In 2007, Varner and the 400-meter relay team of Max Milder, Aaron Reed, Lee Elbert, Chaney, Jr. earned all-region honors. Chaney, Jr., Varner, Prince Riley and the 1,600-meter relay of David Pierre, Elbert, Varner and Riley all scored team points for Iowa at the Big Ten meet.

Woody joined Iowa’s full-time staff after serving as a volunteer assistant coach with the Hawkeye sprinters and middle distance runners in 2006. He also served as sports performance director and co-owner of Velocity Sports Performance in Cedar Rapids (2005-06).

Woody has also run competitively on the international track circuit, earning a spot on three United States World teams. In 2003, he won the silver medal in the 400-meter hurdles at the World Championships and was ranked second in the world in the event. Woody was also part of the 1,600-meter relay which won the World Championships gold medal in 1999. In 2000, he was a member of the 3,200-meter relay which set a world record and he missed qualifying for the United States Olympic team by .37 seconds in the 400-meter hurdles.

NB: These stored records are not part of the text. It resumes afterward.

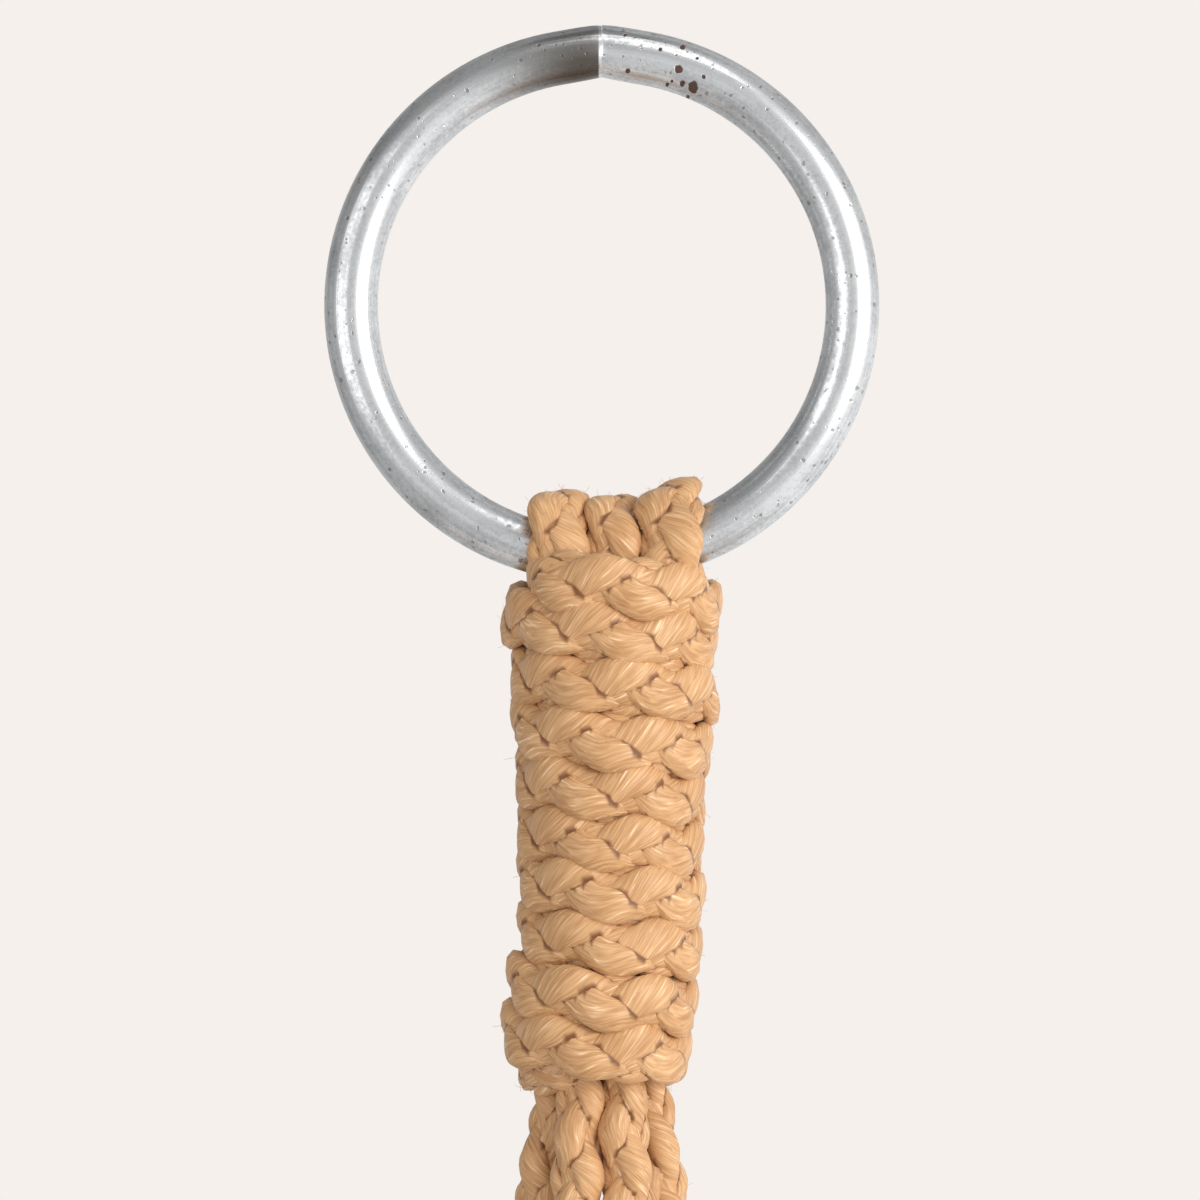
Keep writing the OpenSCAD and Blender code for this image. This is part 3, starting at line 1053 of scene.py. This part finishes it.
@dataclass
class Hanger:
    """The three main cords: loops, arms, knots, cradle legs, under legs and tails."""

    lay: Layout
    cord: bpy.types.Material
    knots: KnotShapes
    braid: Braid = field(default_factory=Braid)
    loop_places: tuple[float, ...] = (-4.8 * MM, 1.25 * MM, 7.5 * MM)
    loop_widths: tuple[float, ...] = (7.1 * MM, 6.5 * MM, 7.9 * MM)
    loop_thick: float = 3.9 * MM
    loop_reach: float = 1.6 * MM
    loop_gap: float = 0.12 * MM
    route_step: float = 0.275 * MM
    routes: list[tuple[Route, dict[str, int]]] = field(default_factory=list)

    # The two legs of each loop, front and back, as (arm, side)
    loop_legs = (((0, Side.A), (2, Side.B)), ((0, Side.B), (2, Side.A)),
                 ((1, Side.A), (1, Side.B)))

    def hex_angle(self, arm: int, side: Side) -> float:
        """Angle at which a leg leaves a wrap."""
        return self.lay.arm_angles[arm] + side.value * 30

    def loop_points(self, loop: int, front: bool, way: Waypoints) -> None:
        """Adds a quarter of a turn over the rod, from its top to one side and down.

        Args:
            loop: Which loop, from the left.
            front: Whether the leg hangs in front of the rod.
            way: Where to add the points.
        """
        lay = self.lay
        x = self.loop_places[loop]
        # Round the swing's axis, and clear of the rod, which rises to both sides
        centre = np.array([x, 0, lay.ring_z - lay.ring_r])
        out = np.array([0, -1.0 if front else 1.0, 0])
        rise = lay.ring_r - math.sqrt(lay.ring_r ** 2 - (abs(x) + self.loop_reach) ** 2)
        radius = lay.rod_r + rise + self.loop_thick / 2 + self.loop_gap
        flat = (self.loop_thick / lay.cord_d, self.loop_widths[loop] / lay.cord_d, 0.6)
        for turn in range(0, 91, 15):
            a = math.radians(turn)
            way.go(centre + radius * (math.cos(a) * UP + math.sin(a) * out), flat)
        way.go(centre + radius * out - UP * 3 * MM, flat)
        way.mark("loop_end")

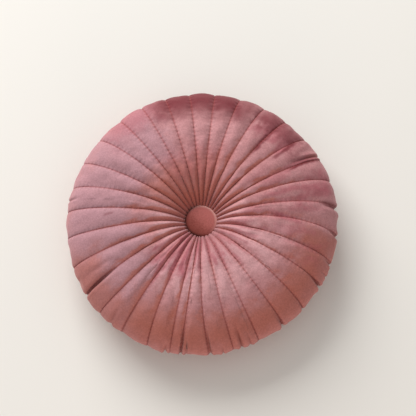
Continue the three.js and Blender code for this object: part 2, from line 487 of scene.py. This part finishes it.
def waves(points, rows):
    """Smooth random heights in space, the same in each run, from rows that each give a height, a
    seed, a number of waves and their wavelength."""
    total = 0
    for height, seed, count, wavelength in rows:
        random = np.random.default_rng(seed)
        level = np.zeros(points.shape[:-1])
        for _ in range(count):
            heading = random.normal(size=3)
            heading /= np.linalg.norm(heading)
            length = wavelength * random.uniform(*WAVELENGTH_SHARES)
            phase = random.uniform(0, 2 * math.pi)
            level += np.cos(2 * math.pi * (points @ heading) / length + phase)
        total = total + height * (level / math.sqrt(count) / WAVE_PEAK)
    return total


def radius_of(points):
    """The distance of each point from the tuft's axis."""
    return np.hypot(points[..., 0], points[..., 1])


def angle_of(points):
    """The angle of each point round the tuft's axis, in degrees."""
    return np.degrees(np.arctan2(points[..., 1], points[..., 0]))


def reach_of(points):
    """The radius of each point on the front, and past the rim RIM_RADIUS plus the length beyond."""
    radius, height = radius_of(points), points[..., 2]
    beyond = RIM_RADIUS + np.hypot(RIM_RADIUS - radius, height)
    return np.where(height >= 0, radius, beyond)


# The cover's form

def seam_line(turn):
    """A seam's radius and height over its turn: 0 at the front's middle, a quarter turn at the rim."""
    radius = SEAM_RADIUS * np.sin(turn) ** RIM_ROUNDNESS
    tuft = TUFT_DEPTH * np.exp(-(np.maximum(radius, SEAT_RADIUS) - SEAT_RADIUS) / TUFT_REACH)
    return radius, CROWN * np.cos(turn) - np.sign(np.cos(turn)) * tuft


def turn_at(radius):
    """The turn at which the seams of the front reach a radius."""
    return math.asin(min(1.0, radius / SEAM_RADIUS) ** (1 / RIM_ROUNDNESS))


def seam_lengths():
    """Fine turns along a whole seam, and the length run at each."""
    first = turn_at(PLEAT_START)
    turns = np.linspace(first, math.pi - first, SEAM_SAMPLES)
    radius, height = seam_line(turns)
    steps = np.hypot(np.diff(radius), np.diff(height))
    return turns, np.concatenate([[0], np.cumsum(steps)])


def ring_turns(front, back):
    """Turns of the rings, evenly spaced along the seam on the front and, more widely, on the back."""
    fine, length = seam_lengths()
    rim = length[len(fine) // 2]
    marks = np.concatenate([np.linspace(0, rim, front + 1)[:-1], np.linspace(rim, length[-1], back)])
    return np.interp(marks, length, fine)


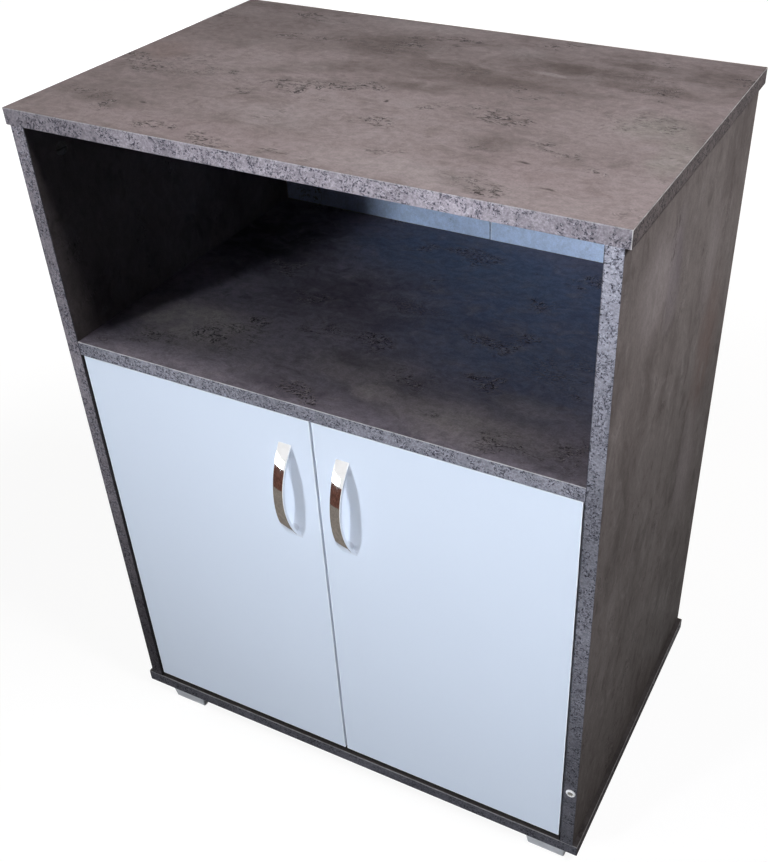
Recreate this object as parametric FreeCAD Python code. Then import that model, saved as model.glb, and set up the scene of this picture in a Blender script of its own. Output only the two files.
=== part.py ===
import FreeCAD, Part
import math
import os

os.makedirs("parts", exist_ok=True)
V = FreeCAD.Vector

# Carcass, in millimetres
board = 16.0
carcass_width = 600.0
carcass_depth = 400.0
body_height = 780.0
top_overhang = 5.0
bottom_overhang = 6.0
niche_height = 230.0
band = 0.5
back_board = 3.0
back_inset = 1.5
seam_x = 7.5
seam_gap = 0.5
nail_seam = 9.0
nail_end = 40.0
nail_count = 6
nail_radius = 0.7
nail_head_radius = 2.0
nail_length = 16.0
nail_head = 0.5

# Feet
foot_height = 16.0
foot_top_length = 50.0
foot_bottom_length = 46.0
foot_depth = 30.0
foot_draft = 2.0
foot_round = 2.0
foot_floor = 5.0
foot_setback = 1.0
foot_left_x = -245.5
foot_right_x = 266.5

# Doors
door_recess = 2.0
door_side_gap = 2.0
door_centre_gap = 3.0
door_top_gap = 2.0
door_bottom_gap = 6.5

# Bow handles
handle_length = 122.7
handle_rise = 23.0
handle_strap = 4.0
handle_end_width = 15.8
handle_mid_width = 11.6
handle_spacing = 96.0
handle_x = 33.5
handle_drop = 97.6
handle_post = 4.5
handle_screw = 2.0
handle_screw_gap = 0.3
handle_screw_head = 4.0
handle_thread = 6.8

# Cup hinges
cup_bore_radius = 17.5
cup_gap = 0.1
cup_depth = 11.0
cup_wall = 1.2
cup_floor = 0.8
cup_flange = 1.2
cup_lip = 1.6
cup_edge_distance = 5.0
cup_floor_gap = 0.5
cup_wing_half = 6.5
wing_round = 5.0
hinge_inset = 90.0
pin_from_side = 22.0
pin_below_mouth = 8.0
pin_radius = 1.25
pin_end_gap = 0.3
running_gap = 0.05
knuckle_radius = 1.9
arm_thick = 2.5
arm_half_width = 8.0
arm_reach = 60.0
arm_tail = 14.0
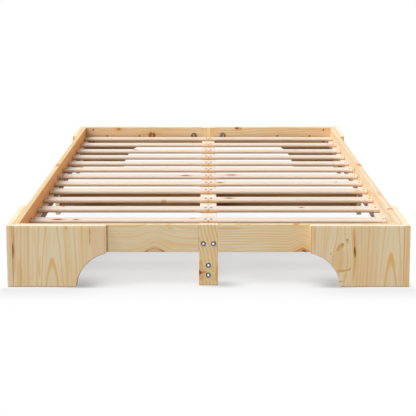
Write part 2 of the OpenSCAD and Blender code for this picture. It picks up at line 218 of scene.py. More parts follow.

Woody was a four-time All-American at Northern Iowa, winning the 1997 NCAA title in the 400-meter hurdles. He was inducted into the Drake Relays Hall of Fame in 2002. He is the only athlete in Drake Relays history to win the Athlete of the Meet award in high school (1992) and college (1994). Woody earned a B.A. in public relations and communications from UNI in 1997, and his M.A. in sports science with honors from the United States Sports Academy in 2013.

He served as assistant coach for men and women’s track at UNI for five seasons (1997-2002). During that time the Panthers won six Missouri Valley Conference team titles, including the first-ever women’s title in 2002. He coached one individual All-American and assisted in coaching two All-American relays.

Woody and his wife, Heather, have two children, Drake and Isabelle. Heather was an all-conference track student-athlete at Northern Iowa, and currently owns Heather Woody Unlimited, INC., which is a corporate and personal success coaching practice.